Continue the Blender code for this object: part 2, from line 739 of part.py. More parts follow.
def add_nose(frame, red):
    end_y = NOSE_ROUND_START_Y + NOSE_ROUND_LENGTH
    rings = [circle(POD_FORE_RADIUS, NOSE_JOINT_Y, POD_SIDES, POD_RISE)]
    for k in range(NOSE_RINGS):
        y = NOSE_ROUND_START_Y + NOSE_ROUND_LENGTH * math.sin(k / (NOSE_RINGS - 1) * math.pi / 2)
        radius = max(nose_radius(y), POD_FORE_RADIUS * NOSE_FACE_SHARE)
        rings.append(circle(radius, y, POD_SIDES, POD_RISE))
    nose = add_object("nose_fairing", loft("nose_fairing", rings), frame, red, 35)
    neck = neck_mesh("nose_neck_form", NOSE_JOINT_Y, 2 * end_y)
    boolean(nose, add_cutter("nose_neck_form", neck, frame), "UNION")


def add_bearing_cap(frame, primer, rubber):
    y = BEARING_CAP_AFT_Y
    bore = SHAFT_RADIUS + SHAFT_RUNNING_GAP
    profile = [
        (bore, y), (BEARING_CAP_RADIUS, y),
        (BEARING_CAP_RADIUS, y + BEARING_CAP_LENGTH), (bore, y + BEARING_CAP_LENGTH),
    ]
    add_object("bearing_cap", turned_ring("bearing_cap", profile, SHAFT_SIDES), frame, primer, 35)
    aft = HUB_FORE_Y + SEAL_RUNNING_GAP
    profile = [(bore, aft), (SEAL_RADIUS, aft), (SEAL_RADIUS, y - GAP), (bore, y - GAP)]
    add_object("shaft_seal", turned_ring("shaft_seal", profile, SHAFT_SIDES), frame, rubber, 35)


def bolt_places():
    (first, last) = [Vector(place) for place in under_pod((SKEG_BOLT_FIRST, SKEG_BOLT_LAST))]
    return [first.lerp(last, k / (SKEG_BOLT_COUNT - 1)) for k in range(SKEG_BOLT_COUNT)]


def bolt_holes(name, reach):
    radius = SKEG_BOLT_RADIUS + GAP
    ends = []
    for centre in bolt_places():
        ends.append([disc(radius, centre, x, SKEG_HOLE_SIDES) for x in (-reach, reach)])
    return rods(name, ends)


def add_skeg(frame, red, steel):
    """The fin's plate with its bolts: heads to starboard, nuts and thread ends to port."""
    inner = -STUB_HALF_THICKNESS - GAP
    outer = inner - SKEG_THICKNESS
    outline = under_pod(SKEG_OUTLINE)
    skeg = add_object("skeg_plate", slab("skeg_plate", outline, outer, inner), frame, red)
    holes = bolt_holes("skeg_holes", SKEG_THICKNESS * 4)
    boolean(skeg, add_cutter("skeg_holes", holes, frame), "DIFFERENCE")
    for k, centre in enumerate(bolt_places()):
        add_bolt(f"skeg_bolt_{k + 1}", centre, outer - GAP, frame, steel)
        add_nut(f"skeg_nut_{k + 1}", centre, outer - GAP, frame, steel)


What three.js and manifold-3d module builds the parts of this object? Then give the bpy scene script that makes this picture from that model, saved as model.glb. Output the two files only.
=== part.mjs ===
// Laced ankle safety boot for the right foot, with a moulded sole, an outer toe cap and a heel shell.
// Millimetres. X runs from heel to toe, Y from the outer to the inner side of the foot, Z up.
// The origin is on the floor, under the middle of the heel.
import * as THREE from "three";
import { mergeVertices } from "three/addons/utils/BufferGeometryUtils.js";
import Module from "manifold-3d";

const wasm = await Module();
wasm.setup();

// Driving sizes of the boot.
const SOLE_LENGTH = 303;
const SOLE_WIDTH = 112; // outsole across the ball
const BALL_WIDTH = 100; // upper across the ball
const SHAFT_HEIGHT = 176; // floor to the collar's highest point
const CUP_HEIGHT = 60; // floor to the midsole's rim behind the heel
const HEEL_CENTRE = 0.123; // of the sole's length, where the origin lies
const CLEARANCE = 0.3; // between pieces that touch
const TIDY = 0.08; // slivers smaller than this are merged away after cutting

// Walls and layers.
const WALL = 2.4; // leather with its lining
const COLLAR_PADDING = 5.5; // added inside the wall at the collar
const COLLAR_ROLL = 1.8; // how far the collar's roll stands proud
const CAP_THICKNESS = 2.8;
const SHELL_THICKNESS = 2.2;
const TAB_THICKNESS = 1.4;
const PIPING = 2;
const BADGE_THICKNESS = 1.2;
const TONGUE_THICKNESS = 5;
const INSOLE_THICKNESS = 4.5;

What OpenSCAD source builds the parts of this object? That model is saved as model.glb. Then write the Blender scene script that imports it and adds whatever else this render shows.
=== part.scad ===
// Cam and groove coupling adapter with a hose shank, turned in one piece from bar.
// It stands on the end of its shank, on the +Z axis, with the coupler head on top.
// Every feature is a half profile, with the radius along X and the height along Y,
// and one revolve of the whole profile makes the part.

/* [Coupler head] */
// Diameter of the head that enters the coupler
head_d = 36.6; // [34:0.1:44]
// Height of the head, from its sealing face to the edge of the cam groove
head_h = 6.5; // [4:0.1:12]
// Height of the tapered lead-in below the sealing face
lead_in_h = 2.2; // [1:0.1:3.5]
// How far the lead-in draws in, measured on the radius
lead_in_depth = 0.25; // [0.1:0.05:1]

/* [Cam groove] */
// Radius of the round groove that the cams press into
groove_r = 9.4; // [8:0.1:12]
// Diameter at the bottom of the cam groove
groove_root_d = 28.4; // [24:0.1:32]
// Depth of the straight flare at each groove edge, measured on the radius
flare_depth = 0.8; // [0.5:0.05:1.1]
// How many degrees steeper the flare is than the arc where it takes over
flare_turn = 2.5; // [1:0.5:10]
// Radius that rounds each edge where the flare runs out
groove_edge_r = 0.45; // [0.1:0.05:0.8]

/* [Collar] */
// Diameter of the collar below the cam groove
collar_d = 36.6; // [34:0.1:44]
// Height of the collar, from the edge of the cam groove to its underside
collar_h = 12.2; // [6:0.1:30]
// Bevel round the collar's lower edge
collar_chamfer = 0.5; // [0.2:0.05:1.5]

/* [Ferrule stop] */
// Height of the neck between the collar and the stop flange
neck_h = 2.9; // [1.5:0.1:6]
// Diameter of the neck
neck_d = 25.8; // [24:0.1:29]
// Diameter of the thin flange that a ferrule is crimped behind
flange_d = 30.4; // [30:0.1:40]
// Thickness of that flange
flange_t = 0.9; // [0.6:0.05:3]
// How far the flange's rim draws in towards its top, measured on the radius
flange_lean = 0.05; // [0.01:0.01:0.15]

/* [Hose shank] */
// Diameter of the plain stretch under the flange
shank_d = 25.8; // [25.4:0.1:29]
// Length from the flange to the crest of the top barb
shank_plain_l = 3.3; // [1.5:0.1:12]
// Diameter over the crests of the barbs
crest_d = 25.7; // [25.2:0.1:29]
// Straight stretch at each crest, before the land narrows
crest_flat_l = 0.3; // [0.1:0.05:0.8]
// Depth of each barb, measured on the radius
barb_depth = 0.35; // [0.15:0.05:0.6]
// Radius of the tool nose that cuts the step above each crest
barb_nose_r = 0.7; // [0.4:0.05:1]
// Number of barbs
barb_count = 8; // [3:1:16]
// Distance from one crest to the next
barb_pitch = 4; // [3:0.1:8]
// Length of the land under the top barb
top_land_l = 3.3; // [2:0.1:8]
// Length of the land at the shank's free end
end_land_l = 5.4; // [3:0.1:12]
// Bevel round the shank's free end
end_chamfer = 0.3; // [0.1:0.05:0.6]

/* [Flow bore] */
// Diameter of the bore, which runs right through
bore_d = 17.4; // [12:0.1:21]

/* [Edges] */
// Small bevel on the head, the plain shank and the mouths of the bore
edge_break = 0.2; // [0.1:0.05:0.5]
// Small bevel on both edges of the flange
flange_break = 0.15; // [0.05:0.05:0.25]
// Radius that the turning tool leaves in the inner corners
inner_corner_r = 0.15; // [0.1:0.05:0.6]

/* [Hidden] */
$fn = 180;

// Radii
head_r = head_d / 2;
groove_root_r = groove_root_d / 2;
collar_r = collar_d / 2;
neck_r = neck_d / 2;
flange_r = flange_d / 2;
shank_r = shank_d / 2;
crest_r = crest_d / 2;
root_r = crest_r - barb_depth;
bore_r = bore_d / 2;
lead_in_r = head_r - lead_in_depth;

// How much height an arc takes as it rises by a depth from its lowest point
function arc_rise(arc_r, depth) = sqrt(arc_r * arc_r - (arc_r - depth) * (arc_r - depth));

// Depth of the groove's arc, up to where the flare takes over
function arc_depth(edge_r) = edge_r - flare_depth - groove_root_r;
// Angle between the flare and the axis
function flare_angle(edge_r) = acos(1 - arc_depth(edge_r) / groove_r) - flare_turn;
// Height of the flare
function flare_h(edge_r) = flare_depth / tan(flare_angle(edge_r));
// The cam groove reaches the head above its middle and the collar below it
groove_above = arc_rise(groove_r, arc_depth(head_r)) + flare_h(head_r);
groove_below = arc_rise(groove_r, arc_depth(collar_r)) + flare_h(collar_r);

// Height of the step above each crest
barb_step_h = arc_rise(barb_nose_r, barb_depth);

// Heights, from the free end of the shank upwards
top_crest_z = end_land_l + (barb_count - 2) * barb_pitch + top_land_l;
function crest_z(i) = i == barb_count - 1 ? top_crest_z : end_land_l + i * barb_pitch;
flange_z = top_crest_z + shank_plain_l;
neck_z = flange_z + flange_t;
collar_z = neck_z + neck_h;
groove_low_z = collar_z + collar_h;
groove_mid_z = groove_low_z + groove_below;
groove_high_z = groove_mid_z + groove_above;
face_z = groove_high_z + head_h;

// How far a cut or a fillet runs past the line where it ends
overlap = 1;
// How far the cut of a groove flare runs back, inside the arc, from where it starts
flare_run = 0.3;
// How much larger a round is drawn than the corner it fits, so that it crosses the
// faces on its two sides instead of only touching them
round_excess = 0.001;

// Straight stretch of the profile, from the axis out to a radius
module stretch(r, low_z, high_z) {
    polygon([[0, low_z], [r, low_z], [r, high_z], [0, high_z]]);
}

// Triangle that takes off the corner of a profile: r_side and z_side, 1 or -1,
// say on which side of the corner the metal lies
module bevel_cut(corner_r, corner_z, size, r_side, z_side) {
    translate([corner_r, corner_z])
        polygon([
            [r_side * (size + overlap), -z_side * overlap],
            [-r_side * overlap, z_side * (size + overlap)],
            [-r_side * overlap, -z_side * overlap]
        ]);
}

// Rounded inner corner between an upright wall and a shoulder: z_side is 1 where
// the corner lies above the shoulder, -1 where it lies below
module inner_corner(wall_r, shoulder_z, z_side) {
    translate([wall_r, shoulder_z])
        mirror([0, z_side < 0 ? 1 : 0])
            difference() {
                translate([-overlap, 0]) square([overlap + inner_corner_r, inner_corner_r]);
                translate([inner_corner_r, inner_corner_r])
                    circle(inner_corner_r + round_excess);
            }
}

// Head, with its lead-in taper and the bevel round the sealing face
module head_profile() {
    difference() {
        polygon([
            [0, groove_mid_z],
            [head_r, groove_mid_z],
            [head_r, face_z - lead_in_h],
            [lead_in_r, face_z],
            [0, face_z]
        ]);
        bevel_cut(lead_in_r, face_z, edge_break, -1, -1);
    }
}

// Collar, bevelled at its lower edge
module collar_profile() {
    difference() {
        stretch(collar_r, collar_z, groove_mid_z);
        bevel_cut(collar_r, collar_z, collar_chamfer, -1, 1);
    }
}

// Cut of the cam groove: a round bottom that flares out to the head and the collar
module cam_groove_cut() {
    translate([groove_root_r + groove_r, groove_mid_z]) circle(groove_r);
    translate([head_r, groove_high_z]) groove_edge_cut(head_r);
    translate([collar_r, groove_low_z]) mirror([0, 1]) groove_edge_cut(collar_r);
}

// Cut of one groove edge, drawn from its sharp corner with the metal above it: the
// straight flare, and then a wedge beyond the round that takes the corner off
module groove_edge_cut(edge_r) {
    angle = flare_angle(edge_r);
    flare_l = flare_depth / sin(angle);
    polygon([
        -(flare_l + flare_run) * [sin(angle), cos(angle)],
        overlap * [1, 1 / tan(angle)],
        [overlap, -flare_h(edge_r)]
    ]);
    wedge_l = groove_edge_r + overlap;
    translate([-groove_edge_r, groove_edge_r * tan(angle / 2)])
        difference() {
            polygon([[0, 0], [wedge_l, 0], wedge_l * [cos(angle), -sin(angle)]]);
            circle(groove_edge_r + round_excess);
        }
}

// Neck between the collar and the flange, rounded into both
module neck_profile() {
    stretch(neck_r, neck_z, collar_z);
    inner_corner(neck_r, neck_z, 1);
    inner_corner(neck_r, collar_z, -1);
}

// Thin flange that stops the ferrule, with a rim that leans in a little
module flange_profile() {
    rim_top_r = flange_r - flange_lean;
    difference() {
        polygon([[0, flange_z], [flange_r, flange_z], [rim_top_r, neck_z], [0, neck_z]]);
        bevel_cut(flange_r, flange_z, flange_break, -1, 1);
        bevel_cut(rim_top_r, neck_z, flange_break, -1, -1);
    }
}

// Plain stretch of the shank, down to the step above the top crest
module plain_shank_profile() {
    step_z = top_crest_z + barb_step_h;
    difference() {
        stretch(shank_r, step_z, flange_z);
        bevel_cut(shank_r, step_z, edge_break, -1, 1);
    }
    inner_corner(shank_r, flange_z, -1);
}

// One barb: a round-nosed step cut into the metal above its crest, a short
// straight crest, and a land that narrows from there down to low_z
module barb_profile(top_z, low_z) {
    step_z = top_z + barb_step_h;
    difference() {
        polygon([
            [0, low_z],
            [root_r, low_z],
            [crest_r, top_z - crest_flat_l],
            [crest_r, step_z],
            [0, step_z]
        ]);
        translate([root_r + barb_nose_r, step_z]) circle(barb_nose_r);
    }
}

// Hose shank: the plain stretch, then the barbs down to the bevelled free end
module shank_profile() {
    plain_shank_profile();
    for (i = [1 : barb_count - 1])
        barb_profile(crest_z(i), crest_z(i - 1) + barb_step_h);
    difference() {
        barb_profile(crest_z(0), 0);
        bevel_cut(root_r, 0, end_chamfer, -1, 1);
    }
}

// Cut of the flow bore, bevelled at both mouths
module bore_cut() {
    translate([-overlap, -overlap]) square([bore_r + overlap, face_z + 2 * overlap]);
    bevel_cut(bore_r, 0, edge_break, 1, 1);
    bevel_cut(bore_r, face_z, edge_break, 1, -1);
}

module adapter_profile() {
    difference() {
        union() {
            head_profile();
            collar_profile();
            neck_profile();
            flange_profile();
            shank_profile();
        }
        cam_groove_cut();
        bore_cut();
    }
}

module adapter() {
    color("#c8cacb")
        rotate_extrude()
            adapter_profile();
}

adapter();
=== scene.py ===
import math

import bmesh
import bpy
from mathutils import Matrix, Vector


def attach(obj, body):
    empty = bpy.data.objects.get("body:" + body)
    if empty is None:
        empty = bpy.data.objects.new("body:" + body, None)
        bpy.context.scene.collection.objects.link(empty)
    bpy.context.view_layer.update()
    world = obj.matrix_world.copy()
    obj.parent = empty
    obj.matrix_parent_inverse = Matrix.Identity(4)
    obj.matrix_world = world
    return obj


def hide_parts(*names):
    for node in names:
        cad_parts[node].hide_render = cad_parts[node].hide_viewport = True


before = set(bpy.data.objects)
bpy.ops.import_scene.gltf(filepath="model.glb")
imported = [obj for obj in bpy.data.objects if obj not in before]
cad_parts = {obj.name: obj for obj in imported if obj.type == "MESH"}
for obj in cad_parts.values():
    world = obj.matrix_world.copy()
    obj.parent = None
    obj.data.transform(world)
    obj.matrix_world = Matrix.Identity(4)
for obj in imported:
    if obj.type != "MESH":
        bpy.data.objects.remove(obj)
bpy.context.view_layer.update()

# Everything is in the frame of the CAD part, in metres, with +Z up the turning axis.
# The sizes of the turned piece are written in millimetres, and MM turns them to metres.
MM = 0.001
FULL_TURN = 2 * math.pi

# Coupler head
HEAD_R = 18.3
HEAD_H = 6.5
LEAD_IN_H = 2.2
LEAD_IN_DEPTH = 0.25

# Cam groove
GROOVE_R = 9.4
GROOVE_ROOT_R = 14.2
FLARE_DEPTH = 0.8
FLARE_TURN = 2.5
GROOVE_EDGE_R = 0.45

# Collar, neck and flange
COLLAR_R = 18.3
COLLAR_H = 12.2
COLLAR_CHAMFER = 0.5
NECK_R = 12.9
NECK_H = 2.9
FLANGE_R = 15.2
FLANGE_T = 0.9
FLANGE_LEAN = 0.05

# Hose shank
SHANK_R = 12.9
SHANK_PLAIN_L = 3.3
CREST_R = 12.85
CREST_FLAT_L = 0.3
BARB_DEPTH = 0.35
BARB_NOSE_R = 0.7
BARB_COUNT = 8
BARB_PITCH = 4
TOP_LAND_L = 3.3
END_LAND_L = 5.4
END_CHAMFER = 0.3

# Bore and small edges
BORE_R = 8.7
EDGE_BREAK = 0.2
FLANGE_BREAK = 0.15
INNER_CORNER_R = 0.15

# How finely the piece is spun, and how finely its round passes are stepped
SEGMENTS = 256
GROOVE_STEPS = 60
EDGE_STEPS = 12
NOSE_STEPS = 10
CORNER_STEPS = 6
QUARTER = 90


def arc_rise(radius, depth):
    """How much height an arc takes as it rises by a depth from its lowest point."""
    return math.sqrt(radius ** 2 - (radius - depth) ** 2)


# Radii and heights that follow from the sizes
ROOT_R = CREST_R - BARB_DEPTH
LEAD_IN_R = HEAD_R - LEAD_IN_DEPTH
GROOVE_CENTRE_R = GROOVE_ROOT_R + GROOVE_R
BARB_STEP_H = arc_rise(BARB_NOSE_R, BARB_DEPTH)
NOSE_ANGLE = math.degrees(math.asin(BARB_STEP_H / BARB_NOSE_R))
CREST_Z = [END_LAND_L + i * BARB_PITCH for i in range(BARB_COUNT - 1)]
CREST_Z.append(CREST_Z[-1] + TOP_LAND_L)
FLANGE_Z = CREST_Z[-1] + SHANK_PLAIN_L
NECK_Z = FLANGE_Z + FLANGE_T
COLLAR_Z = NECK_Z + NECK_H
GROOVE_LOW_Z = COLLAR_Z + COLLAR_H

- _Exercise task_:
Transcribe the records above exactly, beginning at the line that contains "bevelled free end" and ending with the line that contains "bpy.data.objects.remove(obj)", both included, and nothing else.

- _Final result_:
// Hose shank: the plain stretch, then the barbs down to the bevelled free end
module shank_profile() {
    plain_shank_profile();
    for (i = [1 : barb_count - 1])
        barb_profile(crest_z(i), crest_z(i - 1) + barb_step_h);
    difference() {
        barb_profile(crest_z(0), 0);
        bevel_cut(root_r, 0, end_chamfer, -1, 1);
    }
}

// Cut of the flow bore, bevelled at both mouths
module bore_cut() {
    translate([-overlap, -overlap]) square([bore_r + overlap, face_z + 2 * overlap]);
    bevel_cut(bore_r, 0, edge_break, 1, 1);
    bevel_cut(bore_r, face_z, edge_break, 1, -1);
}

module adapter_profile() {
    difference() {
        union() {
            head_profile();
            collar_profile();
            neck_profile();
            flange_profile();
            shank_profile();
        }
        cam_groove_cut();
        bore_cut();
    }
}

module adapter() {
    color("#c8cacb")
        rotate_extrude()
            adapter_profile();
}

adapter();
=== scene.py ===
import math

import bmesh
import bpy
from mathutils import Matrix, Vector


def attach(obj, body):
    empty = bpy.data.objects.get("body:" + body)
    if empty is None:
        empty = bpy.data.objects.new("body:" + body, None)
        bpy.context.scene.collection.objects.link(empty)
    bpy.context.view_layer.update()
    world = obj.matrix_world.copy()
    obj.parent = empty
    obj.matrix_parent_inverse = Matrix.Identity(4)
    obj.matrix_world = world
    return obj


def hide_parts(*names):
    for node in names:
        cad_parts[node].hide_render = cad_parts[node].hide_viewport = True


before = set(bpy.data.objects)
bpy.ops.import_scene.gltf(filepath="model.glb")
imported = [obj for obj in bpy.data.objects if obj not in before]
cad_parts = {obj.name: obj for obj in imported if obj.type == "MESH"}
for obj in cad_parts.values():
    world = obj.matrix_world.copy()
    obj.parent = None
    obj.data.transform(world)
    obj.matrix_world = Matrix.Identity(4)
for obj in imported:
    if obj.type != "MESH":
        bpy.data.objects.remove(obj)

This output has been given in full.